I’m right behind Smutchin on this – if ever I have a quibble about a crossword, it always concerns the way in which words are clued, and NOT the “obscurity” or otherwise of the solutions themselves. Most of us, and this must include the professional compilers, have a fairly good idea of the relative familiarity the general public will have with any particular word we might put into a crossword. My own rule of thumb would be that the less common the word, the simpler the clue for it should be. But ultimately the constituency of the Guardian crossword is people who not only already have a fairly wide general knowledge, but are interested in extending that knowledge further.
And when it comes to filling grids with suitable words, I am a mere dilettante when it comes to crossword compilation, but even I know that it is very easy to paint yourself into a corner when filling a puzzle, because certain words and their clues become so dear to your heart that you are reluctant to have to recast a whole quadrant. This is why we end up with otherwise mainstream crosswords containing words like ‘chthonic’ or ‘kgotla’. That is an explanation (but not an excuse) for the behaviour of the professional setter – but I am relaxed about occasional lapses. I would be very disappointed if the Guardian dumbed itself down.

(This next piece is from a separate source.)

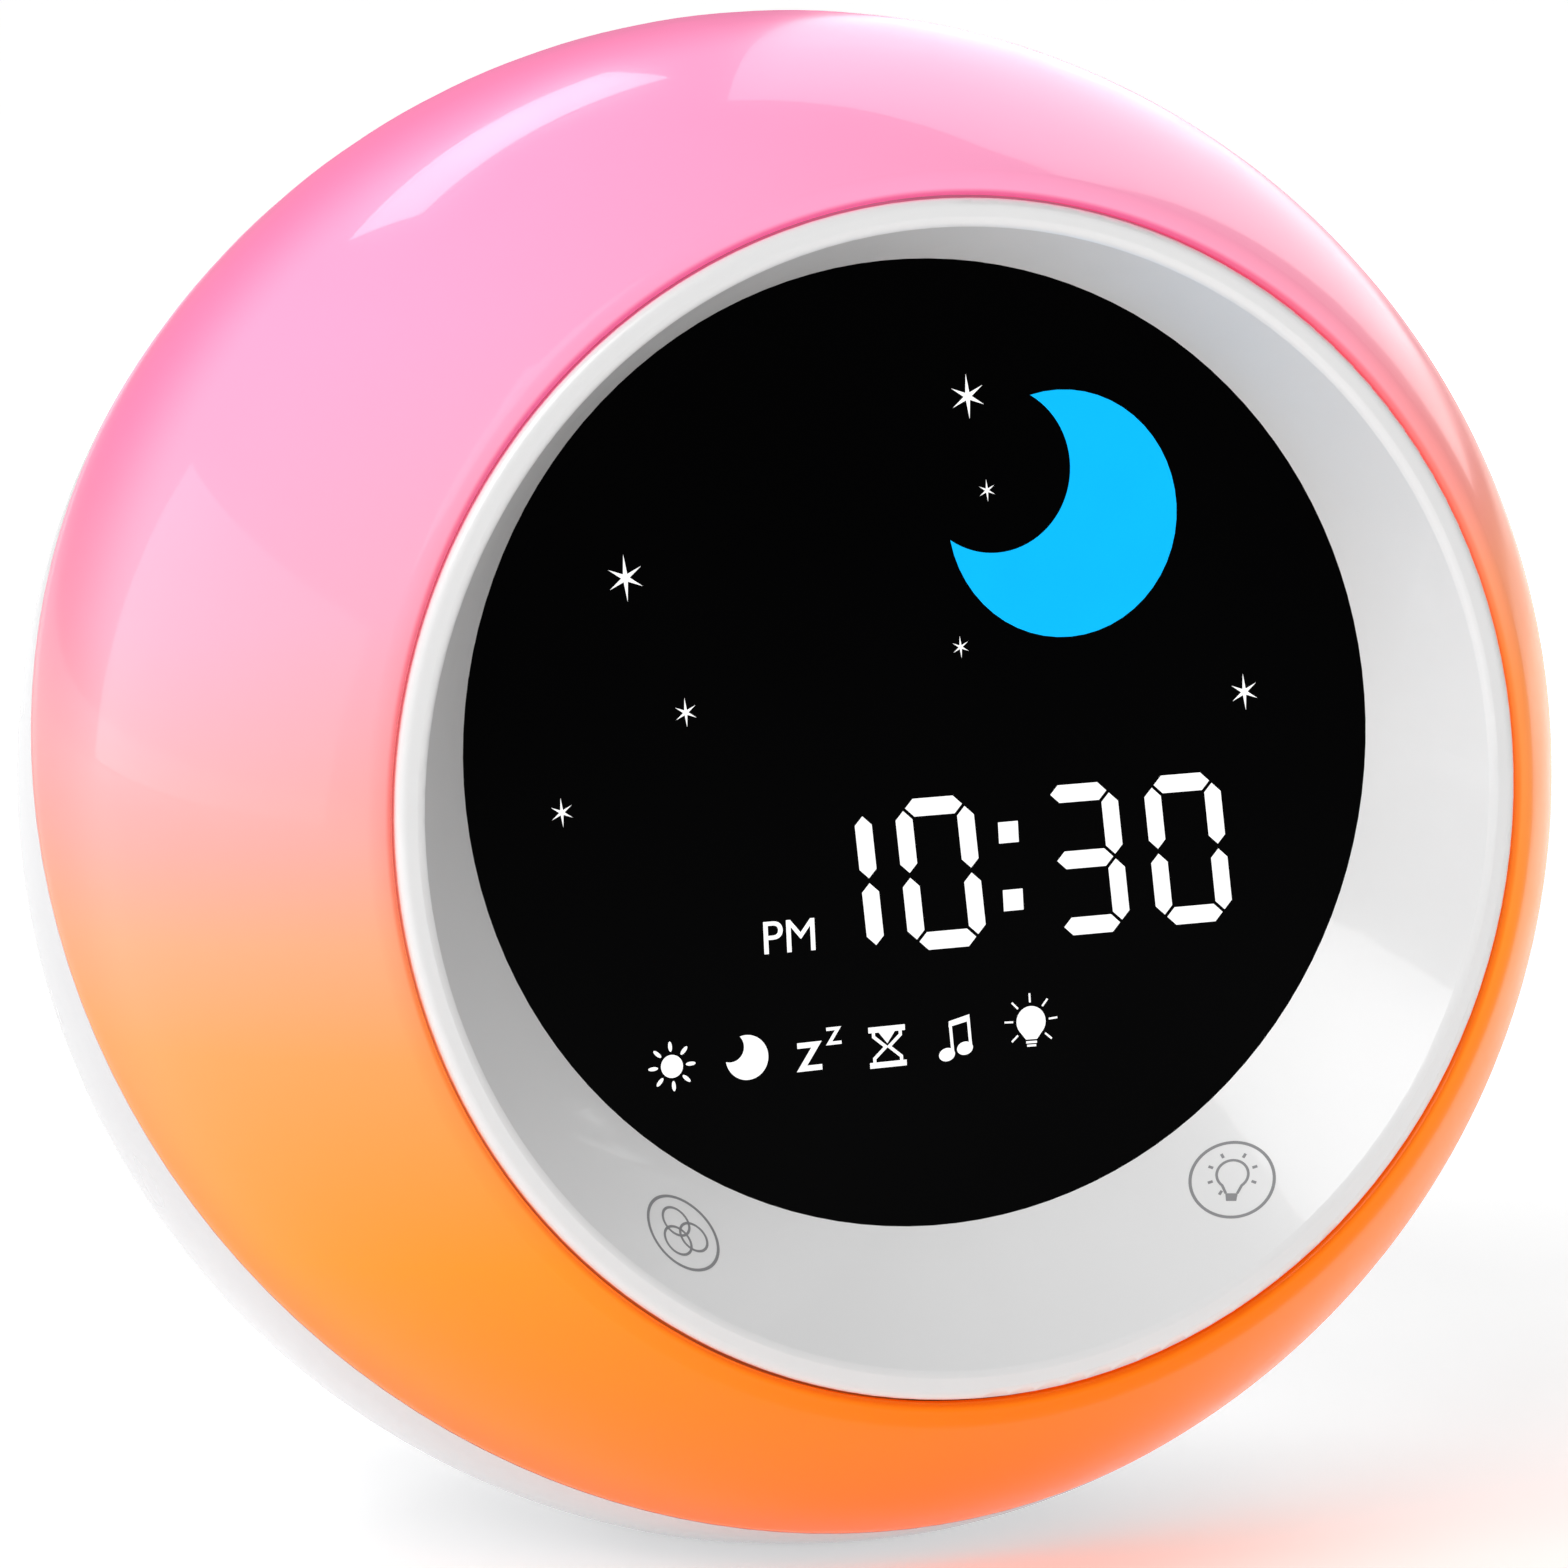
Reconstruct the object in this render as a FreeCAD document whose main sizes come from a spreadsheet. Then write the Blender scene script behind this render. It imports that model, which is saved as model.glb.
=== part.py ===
import FreeCAD, Part
import math
import os
import re

import Sketcher
from FreeCAD import Vector

# Kids alarm clock with a night light: a ball of two half spheroids, a dished face and a black display.
# Millimetres. The origin is the centre of the rubber foot ring on the table; the face looks along -Y.

doc = FreeCAD.newDocument("night_light_clock")

SIZES = {
    # Ball: the widest ring lies in the seam between the light dome and the rear shell
    "ball_radius": 70,
    "dome_rise": 73.4,
    "rear_rise": 62.2,
    "seam_tilt": 25.7,
    "dome_wall": 2.2,
    "shell_wall": 2.2,
    # Face: the dome's mouth and the dished bezel in it
    "face_tilt": 4.9,
    "mouth_radius": 51.75,
    "mouth_land": 1.45,
    "mouth_rounding": 0.9,
    "bezel_gap": 0.25,
    "bezel_proud": 0.6,
    "lip_width": 2.3,
    "lip_rounding": 0.9,
    "cone_depth": 10.4,
    "cone_wall": 1.8,
    "skirt_depth": 6,
    "collar_wall": 2.3,
    # Display stack behind the bezel's cone
    "cone_run": 2.8,
    "display_rise": 4.3,
    "lens_lap": 1.4,
    "lens_thick": 2,
    "film_thick": 0.3,
    "light_box_depth": 8,
    "board_thick": 1.6,
    "retainer_thick": 1.2,
    "retainer_width": 8,
    "side_gap": 0.2,
    "digit_wide": 8.2,
    "digit_tall": 13.2,
    "digit_pitch": 11.6,
    "moon_window": 10.5,
    "icon_window": 4.6,
    "icon_pitch": 6.9,
    "led_size": 2.4,
    "led_tall": 0.8,
    "chip_size": 10,
    "chip_tall": 1.4,
    # Posts that carry the bezel on the reflector plate
    "post_radius": 3.6,
    "post_lap": 0.8,
    "post_floor": 2,
    "screw_head": 1.9,
    "screw_head_tall": 1.4,
    "screw_shank": 0.9,
    "screw_bite": 6,
    "thread_gap": 0.05,
    "hole_gap": 0.25,
    # Touch electrodes behind the cone
    "foil_radius": 4.6,
    "foil_thick": 0.3,
    "touch_turn": 33,
    # Reflector plate and the ring of night-light lamps on it
    "plate_thick": 2,
    "plate_gap": 0.4,
    "case_inset": 15.4,
    "case_post_length": 6,
    "case_post_radius": 3.4,
    "case_boss_radius": 4.2,
    "case_turn_high": 15,
    "case_turn_low": 55,
    "case_head": 2.6,
    "case_shank": 1.3,
    "ring_margin": 2,
    "ring_width": 6.8,
    "ring_thick": 1.2,
    "lamp_size": 4.6,
    "lamp_tall": 1.6,
    # Main board behind the reflector plate
    "main_wide": 58,
    "main_tall": 34,
    "main_rise": 4,
    "main_standoff": 8,
    "main_post": 2.6,
    "main_inset": 4,
    "capacitor_radius": 2.5,
    "capacitor_tall": 6,
    # Rear panel, keys and switches
    "back_radius": 40,
    "panel_margin": 2,
    "panel_thick": 2,
    "ledge_width": 5,
    "ledge_thick": 1.8,
    "ledge_wall": 3.4,
    "panel_screw_head": 2,
    "panel_screw_shank": 0.8,
    "key_row": 21.5,
    "key_pitch": 10,
    "key_radius": 4,
    "key_proud": 1.2,
    "key_edge": 0.5,
    "key_gap": 0.2,
    "key_stop_gap": 0.3,
    "key_flange_lap": 0.6,
    "key_flange_thick": 0.9,
    "key_travel": 0.8,
    "stem_radius": 1.2,
    "stem_reach": 1.5,
    "stem_gap": 0.2,
    "switch_size": 6,
    "switch_tall": 3.5,
    "switch_drop": 4,
    "key_board_wide": 36,
    "key_board_tall": 11,
    "key_board_shift": 0.5,
    "key_post_radius": 1.7,
    "key_post_out": 4.5,
    "usb_wide": 9,
    "usb_tall": 3.3,
    "usb_wall": 0.35,
    "usb_depth": 6.4,
    "usb_sunk": 0.5,
    # Backup battery tray and its door
    "tray_tall": 25,
    "tray_depth": 13,
    "tray_wall": 1.4,
    "door_gap": 0.25,
    "door_thick": 1.6,
    "hinge_radius": 1.4,
    "hinge_pin": 0.8,
    "hinge_pin_gap": 0.08,
    "hinge_pin_length": 1.3,
    "thumb_radius": 5,
    "thumb_depth": 0.8,
    "cell_radius": 5.2,
    "cell_length": 43.3,
    "cell_pitch": 11,
    "nub_radius": 1.9,
    "nub_length": 1,
    "contact_thick": 0.4,
    "contact_size": 8,
    "spring_radius": 2.8,
    "spring_length": 3.95,
    # Speaker in the lower back of the rear shell
    "speaker_tilt": 40,
    "speaker_radius": 12,
    "speaker_gap": 0.25,
    "speaker_boss_wall": 3.2,
    "speaker_sunk": 3.6,
    "speaker_ledge": 1.2,
    "speaker_flange": 1.4,
    "speaker_depth": 5,
    "basket_wall": 0.8,
    "magnet_radius": 6.5,
    "magnet_tall": 3.6,
    "clamp_thick": 1.2,
    "grille_hole": 0.9,
    "grille_pitch": 3.4,
    "speaker_shank": 0.8,
    "speaker_head": 1.5,
    # Rubber foot ring
    "foot_flat": 22,
    "foot_shift": 2.6,
    "foot_margin": 5,
    "foot_width": 4,
    "foot_proud": 1.3,
    "foot_seat": 0.7,
    "foot_edge": 0.4,
}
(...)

smutchin, you are cryptic crossword solver. You understand the concept of not being fooled by surface readings. You should try it on people. We are not talking about the starving millions here, we are talking about a form of entertainment. Colouring things up is more entertaining than not.
If you really want to understand why that should be, think about the phrase I used, the repression of polite conversation. Did you even come close to understanding that? There are some terribly serious things underlying where that phrase comes from, in both personal history and in terms of general history. It’s best not to say here, but I’ve left my contact details on here several times. If you really want to know that’s fine by me.